All of the records listed below should be retyped exactly.

━━━ GIVEN DATA

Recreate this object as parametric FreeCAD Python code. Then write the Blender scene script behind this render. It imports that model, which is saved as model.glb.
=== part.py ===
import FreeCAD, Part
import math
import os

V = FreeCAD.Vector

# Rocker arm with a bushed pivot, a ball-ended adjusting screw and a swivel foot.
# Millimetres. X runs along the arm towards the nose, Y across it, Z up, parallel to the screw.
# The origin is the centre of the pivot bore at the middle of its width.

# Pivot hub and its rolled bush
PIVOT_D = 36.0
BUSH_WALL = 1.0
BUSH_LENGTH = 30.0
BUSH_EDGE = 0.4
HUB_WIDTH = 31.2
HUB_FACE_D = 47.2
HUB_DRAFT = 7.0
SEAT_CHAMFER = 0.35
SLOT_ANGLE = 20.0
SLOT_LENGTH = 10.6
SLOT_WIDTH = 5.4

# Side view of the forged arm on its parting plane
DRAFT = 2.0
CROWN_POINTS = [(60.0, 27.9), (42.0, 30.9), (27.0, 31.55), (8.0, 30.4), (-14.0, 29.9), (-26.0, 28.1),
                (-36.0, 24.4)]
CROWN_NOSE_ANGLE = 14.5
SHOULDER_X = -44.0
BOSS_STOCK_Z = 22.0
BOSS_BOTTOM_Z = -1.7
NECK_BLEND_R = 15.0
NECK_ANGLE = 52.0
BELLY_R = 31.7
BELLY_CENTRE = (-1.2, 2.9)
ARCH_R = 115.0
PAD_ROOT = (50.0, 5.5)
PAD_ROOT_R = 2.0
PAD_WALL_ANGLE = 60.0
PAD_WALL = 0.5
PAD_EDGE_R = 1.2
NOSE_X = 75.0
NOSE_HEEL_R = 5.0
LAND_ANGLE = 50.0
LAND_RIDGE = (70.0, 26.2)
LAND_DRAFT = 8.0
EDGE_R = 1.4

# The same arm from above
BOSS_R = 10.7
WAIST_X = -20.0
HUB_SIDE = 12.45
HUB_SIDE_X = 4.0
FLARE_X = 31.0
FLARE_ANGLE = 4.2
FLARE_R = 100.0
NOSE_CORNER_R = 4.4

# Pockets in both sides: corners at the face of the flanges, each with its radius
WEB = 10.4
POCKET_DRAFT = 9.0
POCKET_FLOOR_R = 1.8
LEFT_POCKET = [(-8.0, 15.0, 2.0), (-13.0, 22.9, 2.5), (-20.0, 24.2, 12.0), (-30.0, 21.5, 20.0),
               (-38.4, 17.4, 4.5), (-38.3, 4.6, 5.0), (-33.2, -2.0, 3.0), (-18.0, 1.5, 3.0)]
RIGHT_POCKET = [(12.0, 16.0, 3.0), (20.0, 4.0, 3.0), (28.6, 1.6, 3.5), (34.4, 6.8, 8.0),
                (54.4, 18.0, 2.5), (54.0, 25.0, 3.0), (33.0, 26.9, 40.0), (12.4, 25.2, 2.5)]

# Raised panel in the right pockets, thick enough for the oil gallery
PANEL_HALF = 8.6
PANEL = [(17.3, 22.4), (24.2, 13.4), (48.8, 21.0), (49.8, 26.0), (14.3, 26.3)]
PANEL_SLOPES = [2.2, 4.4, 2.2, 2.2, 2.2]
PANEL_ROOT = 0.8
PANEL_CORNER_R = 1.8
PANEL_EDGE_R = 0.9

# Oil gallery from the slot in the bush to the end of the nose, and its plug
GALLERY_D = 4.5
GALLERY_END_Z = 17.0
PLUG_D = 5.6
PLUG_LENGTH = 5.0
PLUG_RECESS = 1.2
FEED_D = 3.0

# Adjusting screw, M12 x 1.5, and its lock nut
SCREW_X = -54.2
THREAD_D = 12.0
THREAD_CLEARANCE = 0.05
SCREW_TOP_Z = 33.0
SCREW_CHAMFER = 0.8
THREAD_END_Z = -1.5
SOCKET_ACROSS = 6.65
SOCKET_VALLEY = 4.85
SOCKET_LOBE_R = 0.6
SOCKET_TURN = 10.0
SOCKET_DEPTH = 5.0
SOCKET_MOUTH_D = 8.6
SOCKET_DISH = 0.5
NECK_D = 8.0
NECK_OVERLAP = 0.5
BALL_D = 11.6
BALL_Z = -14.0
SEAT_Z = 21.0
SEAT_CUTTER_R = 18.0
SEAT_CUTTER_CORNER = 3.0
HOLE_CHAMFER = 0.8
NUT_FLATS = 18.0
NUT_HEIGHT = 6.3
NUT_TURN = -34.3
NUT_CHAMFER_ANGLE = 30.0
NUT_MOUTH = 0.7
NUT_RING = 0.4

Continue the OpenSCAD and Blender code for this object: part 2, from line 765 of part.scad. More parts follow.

━━━━━━

RESPONSE:
Recreate this object as parametric FreeCAD Python code. Then write the Blender scene script behind this render. It imports that model, which is saved as model.glb.
=== part.py ===
import FreeCAD, Part
import math
import os

V = FreeCAD.Vector

# Rocker arm with a bushed pivot, a ball-ended adjusting screw and a swivel foot.
# Millimetres. X runs along the arm towards the nose, Y across it, Z up, parallel to the screw.
# The origin is the centre of the pivot bore at the middle of its width.

# Pivot hub and its rolled bush
PIVOT_D = 36.0
BUSH_WALL = 1.0
BUSH_LENGTH = 30.0
BUSH_EDGE = 0.4
HUB_WIDTH = 31.2
HUB_FACE_D = 47.2
HUB_DRAFT = 7.0
SEAT_CHAMFER = 0.35
SLOT_ANGLE = 20.0
SLOT_LENGTH = 10.6
SLOT_WIDTH = 5.4

# Side view of the forged arm on its parting plane
DRAFT = 2.0
CROWN_POINTS = [(60.0, 27.9), (42.0, 30.9), (27.0, 31.55), (8.0, 30.4), (-14.0, 29.9), (-26.0, 28.1),
                (-36.0, 24.4)]
CROWN_NOSE_ANGLE = 14.5
SHOULDER_X = -44.0
BOSS_STOCK_Z = 22.0
BOSS_BOTTOM_Z = -1.7
NECK_BLEND_R = 15.0
NECK_ANGLE = 52.0
BELLY_R = 31.7
BELLY_CENTRE = (-1.2, 2.9)
ARCH_R = 115.0
PAD_ROOT = (50.0, 5.5)
PAD_ROOT_R = 2.0
PAD_WALL_ANGLE = 60.0
PAD_WALL = 0.5
PAD_EDGE_R = 1.2
NOSE_X = 75.0
NOSE_HEEL_R = 5.0
LAND_ANGLE = 50.0
LAND_RIDGE = (70.0, 26.2)
LAND_DRAFT = 8.0
EDGE_R = 1.4

# The same arm from above
BOSS_R = 10.7
WAIST_X = -20.0
HUB_SIDE = 12.45
HUB_SIDE_X = 4.0
FLARE_X = 31.0
FLARE_ANGLE = 4.2
FLARE_R = 100.0
NOSE_CORNER_R = 4.4

# Pockets in both sides: corners at the face of the flanges, each with its radius
WEB = 10.4
POCKET_DRAFT = 9.0
POCKET_FLOOR_R = 1.8
LEFT_POCKET = [(-8.0, 15.0, 2.0), (-13.0, 22.9, 2.5), (-20.0, 24.2, 12.0), (-30.0, 21.5, 20.0),
               (-38.4, 17.4, 4.5), (-38.3, 4.6, 5.0), (-33.2, -2.0, 3.0), (-18.0, 1.5, 3.0)]
RIGHT_POCKET = [(12.0, 16.0, 3.0), (20.0, 4.0, 3.0), (28.6, 1.6, 3.5), (34.4, 6.8, 8.0),
                (54.4, 18.0, 2.5), (54.0, 25.0, 3.0), (33.0, 26.9, 40.0), (12.4, 25.2, 2.5)]

# Raised panel in the right pockets, thick enough for the oil gallery
PANEL_HALF = 8.6
PANEL = [(17.3, 22.4), (24.2, 13.4), (48.8, 21.0), (49.8, 26.0), (14.3, 26.3)]
PANEL_SLOPES = [2.2, 4.4, 2.2, 2.2, 2.2]
PANEL_ROOT = 0.8
PANEL_CORNER_R = 1.8
PANEL_EDGE_R = 0.9

# Oil gallery from the slot in the bush to the end of the nose, and its plug
GALLERY_D = 4.5
GALLERY_END_Z = 17.0
PLUG_D = 5.6
PLUG_LENGTH = 5.0
PLUG_RECESS = 1.2
FEED_D = 3.0

# Adjusting screw, M12 x 1.5, and its lock nut
SCREW_X = -54.2
THREAD_D = 12.0
THREAD_CLEARANCE = 0.05
SCREW_TOP_Z = 33.0
SCREW_CHAMFER = 0.8
THREAD_END_Z = -1.5
SOCKET_ACROSS = 6.65
SOCKET_VALLEY = 4.85
SOCKET_LOBE_R = 0.6
SOCKET_TURN = 10.0
SOCKET_DEPTH = 5.0
SOCKET_MOUTH_D = 8.6
SOCKET_DISH = 0.5
NECK_D = 8.0
NECK_OVERLAP = 0.5
BALL_D = 11.6
BALL_Z = -14.0
SEAT_Z = 21.0
SEAT_CUTTER_R = 18.0
SEAT_CUTTER_CORNER = 3.0
HOLE_CHAMFER = 0.8
NUT_FLATS = 18.0
NUT_HEIGHT = 6.3
NUT_TURN = -34.3
NUT_CHAMFER_ANGLE = 30.0
NUT_MOUTH = 0.7
NUT_RING = 0.4

Continue the OpenSCAD and Blender code for this object: part 2, from line 765 of part.scad. More parts follow.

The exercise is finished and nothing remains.